━━━ Given material ━━━

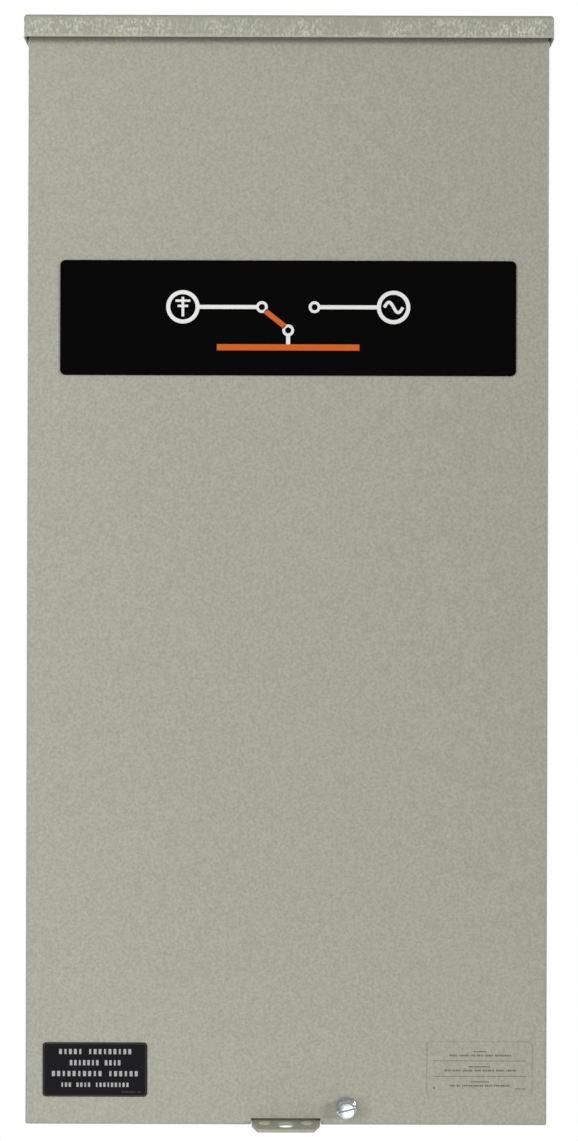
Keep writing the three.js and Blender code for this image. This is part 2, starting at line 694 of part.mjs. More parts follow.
function solenoidCoil(sign) {
  const { x, forward, near, far, plate, coilRadius } = SOLENOID;
  const span = [near + plate + GAP, far - plate - GAP];
  const length = span[1] - span[0];
  const r = coilRadius;
  const flange = 3;
  const winding = r - 2.5;
  const bobbin = [
    [8.9, 0],
    [r, 0],
    [r, flange],
    [winding, flange],
    [winding, length - flange],
    [r, length - flange],
    [r, length],
    [8.9, length],
    [8.9, 0],
  ];
  const profile = bobbin.map(([radius, height]) => new THREE.Vector2(radius, height));
  const coil = new THREE.LatheGeometry(profile, 28).rotateX(Math.PI / 2);
  return solid(coil.translate(x, -forward, sign > 0 ? span[0] : -span[1]));
}

function limitSwitch(sign) {
  const body = mirroredTo(sign, [24, 41]);
  const leaf = mirroredTo(sign, [18, 19.2]);
  const button = mirroredTo(sign, [19, 25]);
  return join(
    block([-69, -57.3], [-15, 14], body),
    block([-67, -60], [-12, 14], leaf),
    block([-66, -61], [-8, -4], button),
  );
}

function transferSwitch() {
  const group = new THREE.Group();
  group.position.set(0, -SHAFT.forward, SHAFT.z);
  group.add(piece("switch_base", switchBase(), MATERIAL.blackMoulding), thrownGroup());
  for (const [label, side] of [["left", -1], ["right", 1]]) {
    group.add(
      piece(`bearing_bracket_${label}`, bearingBracket(side), MATERIAL.galvanised),
      piece(`pole_housing_${label}`, poleHousing(side), MATERIAL.greyMoulding),
      piece(`utility_contact_${label}`, utilityContact(side), MATERIAL.copper),
      piece(`standby_terminal_${label}`, standbyTerminal(side), MATERIAL.aluminium),
      piece(`load_terminal_${label}`, loadTerminal(side), MATERIAL.aluminium),
    );
  }
  group.add(piece("drive_yoke", driveYoke(), MATERIAL.zinc));
  for (const [label, sign] of [["utility", 1], ["standby", -1]]) {
    group.add(
      piece(`plunger_${label}`, plunger(sign), MATERIAL.galvanised),
      piece(`solenoid_frame_${label}`, solenoidFrame(sign), MATERIAL.galvanised),
      piece(`solenoid_coil_${label}`, solenoidCoil(sign), MATERIAL.coil),
      piece(`limit_switch_${label}`, limitSwitch(sign), MATERIAL.blackMoulding),
    );
  }
  return group;
}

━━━

### Exercise directions
Restate the data above exactly, keeping each word as it stands.

### Exercise result
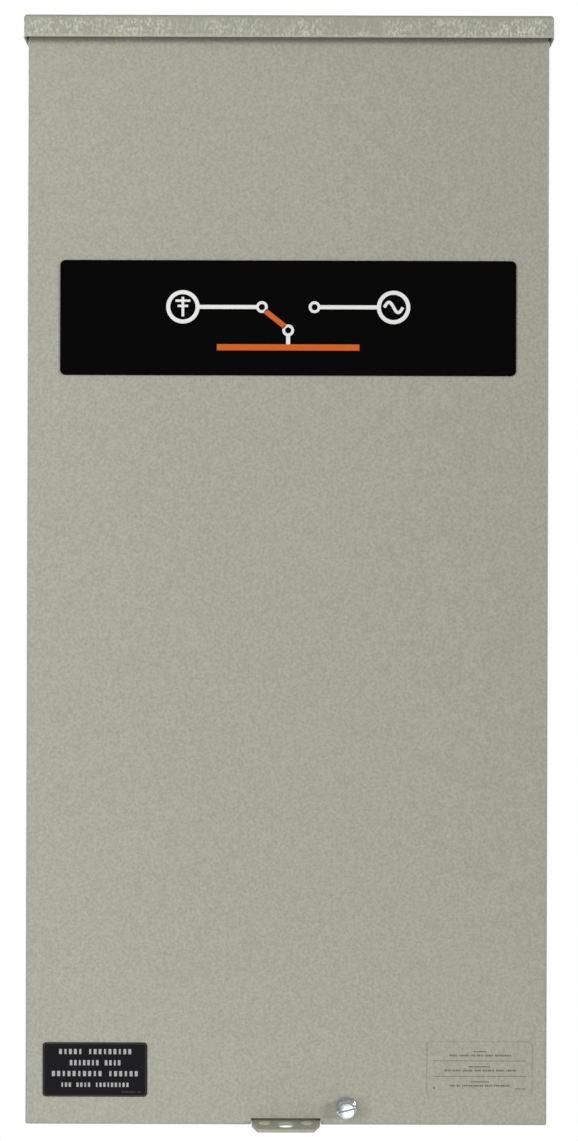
Keep writing the three.js and Blender code for this image. This is part 2, starting at line 694 of part.mjs. More parts follow.
function solenoidCoil(sign) {
  const { x, forward, near, far, plate, coilRadius } = SOLENOID;
  const span = [near + plate + GAP, far - plate - GAP];
  const length = span[1] - span[0];
  const r = coilRadius;
  const flange = 3;
  const winding = r - 2.5;
  const bobbin = [
    [8.9, 0],
    [r, 0],
    [r, flange],
    [winding, flange],
    [winding, length - flange],
    [r, length - flange],
    [r, length],
    [8.9, length],
    [8.9, 0],
  ];
  const profile = bobbin.map(([radius, height]) => new THREE.Vector2(radius, height));
  const coil = new THREE.LatheGeometry(profile, 28).rotateX(Math.PI / 2);
  return solid(coil.translate(x, -forward, sign > 0 ? span[0] : -span[1]));
}

function limitSwitch(sign) {
  const body = mirroredTo(sign, [24, 41]);
  const leaf = mirroredTo(sign, [18, 19.2]);
  const button = mirroredTo(sign, [19, 25]);
  return join(
    block([-69, -57.3], [-15, 14], body),
    block([-67, -60], [-12, 14], leaf),
    block([-66, -61], [-8, -4], button),
  );
}

function transferSwitch() {
  const group = new THREE.Group();
  group.position.set(0, -SHAFT.forward, SHAFT.z);
  group.add(piece("switch_base", switchBase(), MATERIAL.blackMoulding), thrownGroup());
  for (const [label, side] of [["left", -1], ["right", 1]]) {
    group.add(
      piece(`bearing_bracket_${label}`, bearingBracket(side), MATERIAL.galvanised),
      piece(`pole_housing_${label}`, poleHousing(side), MATERIAL.greyMoulding),
      piece(`utility_contact_${label}`, utilityContact(side), MATERIAL.copper),
      piece(`standby_terminal_${label}`, standbyTerminal(side), MATERIAL.aluminium),
      piece(`load_terminal_${label}`, loadTerminal(side), MATERIAL.aluminium),
    );
  }
  group.add(piece("drive_yoke", driveYoke(), MATERIAL.zinc));
  for (const [label, sign] of [["utility", 1], ["standby", -1]]) {
    group.add(
      piece(`plunger_${label}`, plunger(sign), MATERIAL.galvanised),
      piece(`solenoid_frame_${label}`, solenoidFrame(sign), MATERIAL.galvanised),
      piece(`solenoid_coil_${label}`, solenoidCoil(sign), MATERIAL.coil),
      piece(`limit_switch_${label}`, limitSwitch(sign), MATERIAL.blackMoulding),
    );
  }
  return group;
}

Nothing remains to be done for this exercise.